Je m'intéresse à ce qui se passe aux marges, je m'intéresse à ce qui vient des marges. Mais les discours sur les marges peuvent aussi être une manière de stabiliser les oppositions et les situations établies Par exemple, à propos du mariage gay ou des familles homoparentales, beaucoup de gens répètent que c'est conformiste, que c'est vouloir s'intégrer au modèle dominant, et qu’il faudrait rester « marginaux ». Mais on voit bien que ce discours de la « marge » ou de la « subversion » ne gêne personne. Bien au contraire, les conservateurs de droite et de gauche disent : "Pourquoi est-ce que les homosexuels ne restent pas à la marge, ce qui est leur rôle dans la société". Alors que la revendication d’entrer dans des formes juridiques existantes suscite des réactions hystériques à l'échelle mondiale que se soit en Californie, en Italie, en Espagne ou en France.

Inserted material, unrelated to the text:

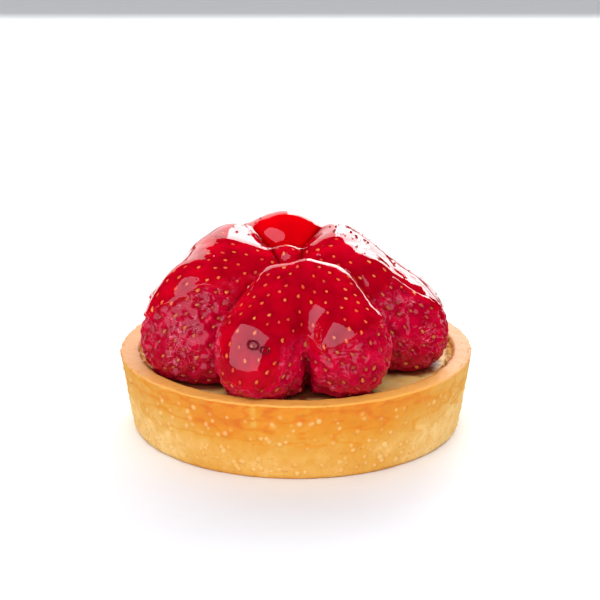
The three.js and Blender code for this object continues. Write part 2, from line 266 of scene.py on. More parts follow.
def toast_field(flat, angle, height):
    """How far the pastry is baked, mostly from 0 to 1: more towards the rim, along smears high on
    the wall and at the very foot, less on the left and right sides."""
    unrolled = np.stack([angle * RIM_RADIUS / 7.0, height / 2.6, np.zeros_like(angle)], axis=-1)
    smears = np.clip(1.0 - 3.0 * np.abs(fractal_noise(unrolled, 1.0, 31, 3)), 0, 1)
    toast = TOAST_LOW + TOAST_HIGHER_UP * smooth_step(5.0, 15.5, height)
    toast = toast + TOAST_MOTTLE * fractal_noise(flat, 6.5, 35)
    toast = toast + TOAST_SMEARS * smears * smooth_step(5.0, 11.0, height)
    toast = toast + TOAST_FOOT * smooth_step(0.5, 0.0, height)
    toast = toast - PALER_LEFT * smooth_step(0.4, 0.95, -np.cos(angle))
    return toast - PALER_RIGHT * smooth_step(0.4, 0.95, np.cos(angle))


def make_crust():
    """The turned section, with its outer wall moved outwards by
    grains + lumps + crumb + drip - waves - pores, and its rim lowered by waves and crumb."""
    section = crust_section()
    azimuth = np.arange(CRUST_AROUND) * 2 * np.pi / CRUST_AROUND
    radius = np.repeat(section[:, :1], CRUST_AROUND, axis=1)
    height = np.repeat(section[:, 1:], CRUST_AROUND, axis=1)
    angle = np.broadcast_to(azimuth, radius.shape)
    across = ((angle + np.pi) % (2 * np.pi) - np.pi) * RIM_RADIUS
    flat = around(radius, angle, height)
    on_wall = (radius > FLOOR_RADIUS + 1) & (height > 0.05)
    outside = on_wall & (radius > RIM_RADIUS - RIM_ROUND - (CUP_HEIGHT - height) * 0.2 - 0.4)
    grains = spot_field(across, height, scatter_grains(), 0.9) * outside * (height < CUP_HEIGHT - 1)
    lumps = spot_field(across, height, scatter_lumps(), 1.5) * outside
    crumb = fractal_noise(flat, 2.6, 21, 4)
    drip = np.exp(-(((across - DRIP_ACROSS + 0.5 * crumb) / DRIP_WIDTH) ** 2))
    drip = drip * smooth_step(11.5, 14.0, height)
    toast = toast_field(flat, angle, height) - PALER_DRIP * drip * outside
    pores = smooth_step(0.45, 0.8, value_noise(flat, 0.9, 40))
    pores = pores * smooth_step(-0.2, 0.4, value_noise(flat, 5.0, 41))
    ragged = np.clip(fractal_noise(flat, 1.8, 60), -1, 0.2)
    ragged = ragged * smooth_step(CUP_HEIGHT - 1.2, CUP_HEIGHT, height)
    push = CRUMB_RISE * crumb - PORE_DEPTH * pores - CRUST_UNEVENNESS * 0.5 * (1 + waves(angle, height))
    push = push + GRAIN_RISE * grains + LUMP_RISE * lumps + DRIP_RISE * drip + RAGGED_RISE * ragged
    inner_push = INNER_UNEVENNESS * fractal_noise(flat, 3.0, 70)
    radius = radius + np.where(on_wall, np.where(outside, push, inner_push), 0.0)
    on_rim = smooth_step(CUP_HEIGHT - 0.6, CUP_HEIGHT - 0.2, height)
    sag = 0.5 * CRUST_UNEVENNESS * (1 + waves(-angle, 3)) - 0.09 * crumb + 0.12 * pores
    height = height - on_rim * np.clip(sag, 0, 1)
    mesh = closed_grid_mesh("crust_pastry", around(radius, angle, height))
    store_value(mesh, "grain", grains)
    store_value(mesh, "toast", np.clip(toast, 0, 1))
    store_value(mesh, "front", smooth_step(0.1, 0.95, -np.sin(angle)))
    store_value(mesh, "rim", on_rim)
    caramel = smooth_step(RIM_INNER_RADIUS + CARAMEL_WIDTH, RIM_INNER_RADIUS + 0.3, radius)
    caramel = caramel * (height > CUP_HEIGHT - 3) * smooth_step(-0.5, 0.5, value_noise(flat, 5.0, 75))
    store_value(mesh, "caramel", caramel)
    return mesh


def set_inputs(node, inputs):
    """Gives each named input of a node another node's output, a number or a colour."""
    for key, value in inputs.items():
        socket = node.inputs[key]
        if isinstance(value, bpy.types.NodeSocket):
            node.id_data.links.new(value, socket)
        elif socket.type == "RGBA":
            socket.default_value = (*value, 1.0)
        else:
            socket.default_value = value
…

Ce qui est subversif n'est donc pas toujours ni nécessairement ce qui se situe à la marge mais, souvent, ce qui vient contester le système en son cœur même.
Dire : "Nous sommes à la marge", c'est alors une manière de ratifier et de stabiliser la frontière instituée entre ceux qui sont d'un côté dans la marge et ceux qui sont dans la norme. Alors que ce qui est très dangereux pour l'ordre social, c'est quand des gens veulent faire vaciller cette frontière.

- Si les élections présidentielles avait lieu demain, pour qui voteriez-vous?
Je voudrais éviter de penser uniquement en termes de partis ou de personnes. Ce qui me semble important, c’est ce que le vote permet d’exprimer, quel rapport de forces il peut permettre d’instaurer à un moment ou à un autre. On ne se reconnaît jamais totalement dans le parti ou le candidat pour lequel on vote. On n’adhère jamais au programme dans son ensemble. Voter, c’est faire un geste situé. Il me semble avant tout nécessaire, par conséquent, de penser l’acte qu’est le vote comme toujours articulé aux autres dimensions de la politique, celles qu’incarnent les mouvements sociaux, les associations, les mobilisations, durables ou éphémères. En se demandant : qui, dans telle ou telle configuration, représente le mieux ce qui bouge dans la société. Et la réponse peut changer au fils des années et des élections.